I cried about the summer when Seth, a college sophomore, brought home a young woman he met at his Seattle summer job and wanted to court her by making chocolate chip cookies. But I hadn’t had kids living at home in awhile and didn’t have my pantry stocked. He brought her home to share the treat that he had always been able to make from stock on hand, and it wasn’t there. “Not a big deal,” he said, but to me it remained one–he held the idea that his mother’s shelves were always stocked, even when they weren’t.
Back in Los Angeles, every day in the late afternoon, I began to flip through the pages of a chili cookbook that used to be Seth’s. I imagined him stirring pots, bringing out a crowd the way he did when he lived in his college apartments. Some of those afternoons as I stood at the edge of dining room table flipping through that cookbook, I could feel Seth’s arm next to mine, his breath blowing my hair. On one of these afternoons, I remembered the way my bed shook at our house on Discovery Bay one night when there had been no earthquake and my cat, who sometimes stretches against my mattress, was not with us.
I thought of lines from “In a Dark Time” by Theodore Roethke, the poet I was studying all those years ago when my son and I rowed on Lake Union:
This shaking keeps me steady. I should know.

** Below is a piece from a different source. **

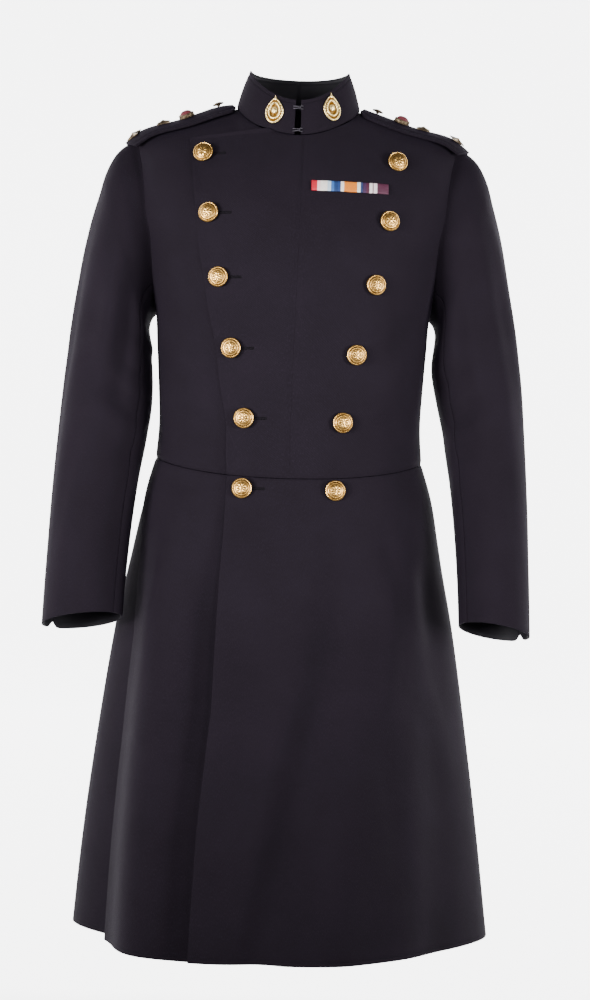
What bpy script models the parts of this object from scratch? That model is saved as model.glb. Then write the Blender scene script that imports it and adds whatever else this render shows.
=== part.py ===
"""Double-breasted military frock coat, worn shape, with nobody in it.

Metres, +Z up. The front faces -Y and the wearer's left is +X. The origin is the middle of the
neck opening, at the height of the collar seam. Every cloth piece is a wall of constant thickness
over a surface worked out from the tables of sections below.
"""
import math

import bmesh
import bpy
from mathutils import Matrix, Vector

WALL = 0.0020            # thickness of one layer of coat cloth with its interlining
SEAM = 0.0004            # gap between two pieces that are sewn edge to edge
LAP = 0.0031             # how far the lapping front lies above the layer under it
STRAP_WALL = 0.0034      # a shoulder strap is stiffened, so it is thicker
COLLAR_GAP = 0.0040      # half of the opening between the collar's front ends

# Body sections. Each is one closed line round the body, given by its side, front and back
# points; "square" flattens the front and back (1 is an ellipse, less is squarer).
# columns: side_x side_y side_z front_y front_z back_y back_z square
BODICE = (
    (0.1690, 0.000, -0.4455, -0.1130, -0.4690, 0.0780, -0.4450, 0.88),   # waist seam
    (0.1660, 0.000, -0.4000, -0.1145, -0.4150, 0.0770, -0.3950, 0.87),
    (0.1680, 0.000, -0.3520, -0.1190, -0.3600, 0.0860, -0.3450, 0.86),
    (0.1710, 0.000, -0.3050, -0.1245, -0.3080, 0.0980, -0.2950, 0.85),
    (0.1745, 0.001, -0.2580, -0.1280, -0.2550, 0.1080, -0.2420, 0.84),   # foot of the armhole
    (0.1860, 0.002, -0.2050, -0.1270, -0.2000, 0.1140, -0.1880, 0.84),
    (0.1960, 0.003, -0.1500, -0.1190, -0.1500, 0.1140, -0.1330, 0.84),
    (0.2010, 0.006, -0.0950, -0.1040, -0.1130, 0.1070, -0.0850, 0.90),
    (0.2020, 0.010, -0.0410, -0.0880, -0.0830, 0.0960, -0.0450, 1.10),   # shoulder point
    (0.1410, 0.006, -0.0190, -0.0720, -0.0590, 0.0790, -0.0150, 1.06),
    (0.0765, 0.000, 0.0022, -0.0600, -0.0400, 0.0610, 0.0130, 1.00),     # collar seam
)
SKIRT = (
    (0.1690, 0.000, -0.4455, -0.1130, -0.4690, 0.0780, -0.4450, 0.88),   # waist seam
    (0.1850, 0.004, -0.5000, -0.1240, -0.5120, 0.1040, -0.5000, 0.90),
    (0.1985, 0.009, -0.5800, -0.1390, -0.5850, 0.1310, -0.5800, 0.94),
    (0.2140, 0.016, -0.6650, -0.1540, -0.6680, 0.1520, -0.6650, 0.98),
    (0.2315, 0.024, -0.7850, -0.1740, -0.7870, 0.1790, -0.7850, 1.04),
    (0.2485, 0.032, -0.9150, -0.1930, -0.9180, 0.2050, -0.9150, 1.10),
    (0.2625, 0.040, -1.0440, -0.2110, -1.0490, 0.2290, -1.0450, 1.15),   # hem
)
# Armhole: an egg on the body surface, placed by angle round the body and by row of BODICE.
ARM_TOP_ROW, ARM_FOOT_ROW = 8.0, 4.0
ARM_TOP_ANGLE, ARM_FOOT_ANGLE = 90.0, 98.0
ARM_REACH_FRONT, ARM_REACH_BACK = 27.0, 25.0
ARM_STEP = 15.0          # the armhole's and the sleeve's points are this many degrees apart

# Right edge of the lapping front, seen from the front.  columns: z x
LAPEL_EDGE = ((-0.469, -0.0745), (-0.410, -0.0765), (-0.357, -0.0845), (-0.290, -0.0958),
              (-0.221, -0.1097), (-0.164, -0.1188), (-0.109, -0.1262), (-0.0689, -0.1345))
# The lapel's top edge, from its corner to the collar.  columns: row of BODICE, x
LAPEL_TOP = ((8.561, -0.1345), (9.0, -0.1001), (9.4, -0.0718), (9.72, -0.0514), (9.98, -0.0358))
SKIRT_EDGE = ((-0.469, -0.0745), (-0.583, -0.0773), (-0.750, -0.0799), (-0.891, -0.0906),
              (-1.048, -0.0965))
LAPEL_SEAM = ((-0.469, 0.0022), (-0.383, 0.0016), (-0.231, 0.0048), (-0.105, 0.0068),
              (-0.040, 0.0085))
UNDERLAP_X = 0.052       # how far the layer under the lapping front reaches past the middle
SIDE_SEAM = 98.0         # degrees from the front
LAP_FADE = (34.0, 62.0)  # degrees over which the lapping front comes down to the body
LAP_GROWTH = 0.4         # share by which the lap's lift has grown at the hem
SKIRT_SWING, SWING_POWER = 0.0060, 4.0   # the skirt's swing to the wearer's left at the hem
EDGE_FLARE = 0.0022      # how far the lapping skirt's free edge turns up at the hem
EDGE_FLARE_WIDTH = 9.0   # degrees from that edge over which it does so

# Seam between the back and the sidebody, up to the armhole.  columns: row angle
BACK_SEAM = ((0.0, 162.0), (2.0, 158.0), (3.5, 150.0), (5.0, 135.0), (6.0, 122.5), (6.5176, 118.2))
WAIST_ROW = 0.005        # the waist seam's two edges start this far from the seam line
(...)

What falls away is always. And is near.
I wake to sleep and take my waking slow.
I learn by going where I have to go.
During the first months after Seth’s death, I made recipes from his cookbook and rejoiced in the familiar feeling of my boy cooking beside me. I did not yet know a way to feed the other world or how to understand always, though I believed that always was with us as we walked in the cold to Seth’s wedding site and left his ashes where he would have wanted us to. I believed in always when the sun broke through clouds and warmed us.